Written task: Can you reproduce the data beneath, keeping every line exact?

### Data supplied ###

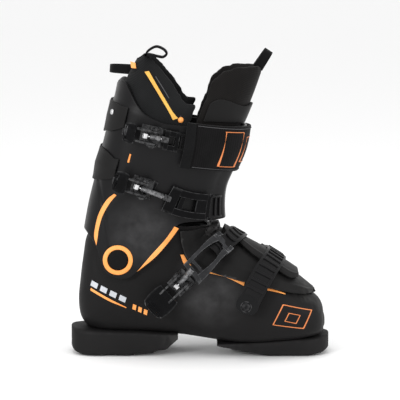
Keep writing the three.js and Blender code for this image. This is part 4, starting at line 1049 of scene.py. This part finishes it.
@dataclass
class Buckle:
    """An over-centre buckle along a track: base, lever, rod, sleeve, bail, ladder and rivet."""

    name: str
    body: str
    track: Track
    lever: float
    half: float
    bail_from: float
    bail_to: float
    bail_half: float
    bail_low: float
    ladder_half: float
    teeth: int
    bail_finish: Finish = BUCKLE_COAT
    plate: bool = False
    strip_half: float = 0.0
    frame: Matrix = field(init=False)

    def __post_init__(self) -> None:
        """Sets the hinge's frame."""
        self.frame = self.track.frame(0)

    @property
    def pin(self) -> Vector:
        """The link pin's middle."""
        return self.frame @ Vector((-SIZE.throw, 0, SIZE.pivot_height - SIZE.throw_drop))

    @property
    def arm_in(self) -> float:
        """How far the inside of each lever arm is from the middle."""
        return SIZE.sleeve_radius + 3

    @property
    def rod(self) -> tuple[Matrix, float]:
        """A frame at the link pin with its Z along the rod, and the length to the socket."""
        way = self.socket - self.pin
        return towards(self.pin, way.normalized()), way.length

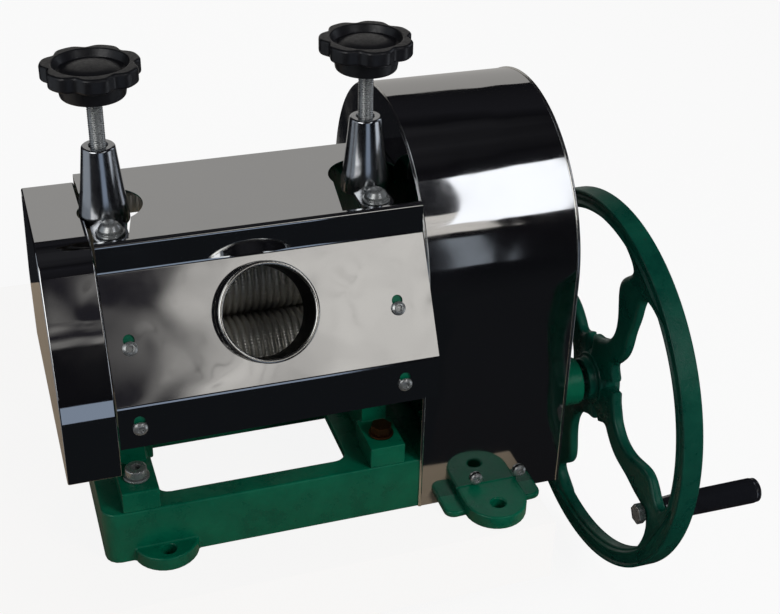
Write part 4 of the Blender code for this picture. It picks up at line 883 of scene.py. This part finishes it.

###

Solved problem:
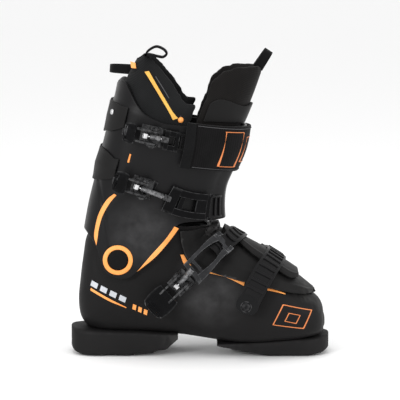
Keep writing the three.js and Blender code for this image. This is part 4, starting at line 1049 of scene.py. This part finishes it.
@dataclass
class Buckle:
    """An over-centre buckle along a track: base, lever, rod, sleeve, bail, ladder and rivet."""

    name: str
    body: str
    track: Track
    lever: float
    half: float
    bail_from: float
    bail_to: float
    bail_half: float
    bail_low: float
    ladder_half: float
    teeth: int
    bail_finish: Finish = BUCKLE_COAT
    plate: bool = False
    strip_half: float = 0.0
    frame: Matrix = field(init=False)

    def __post_init__(self) -> None:
        """Sets the hinge's frame."""
        self.frame = self.track.frame(0)

    @property
    def pin(self) -> Vector:
        """The link pin's middle."""
        return self.frame @ Vector((-SIZE.throw, 0, SIZE.pivot_height - SIZE.throw_drop))

    @property
    def arm_in(self) -> float:
        """How far the inside of each lever arm is from the middle."""
        return SIZE.sleeve_radius + 3

    @property
    def rod(self) -> tuple[Matrix, float]:
        """A frame at the link pin with its Z along the rod, and the length to the socket."""
        way = self.socket - self.pin
        return towards(self.pin, way.normalized()), way.length

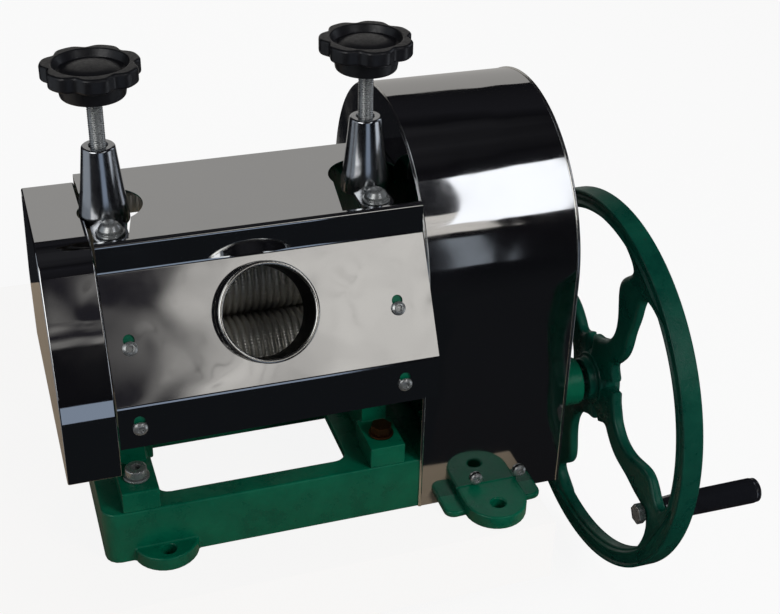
Write part 4 of the Blender code for this picture. It picks up at line 883 of scene.py. This part finishes it.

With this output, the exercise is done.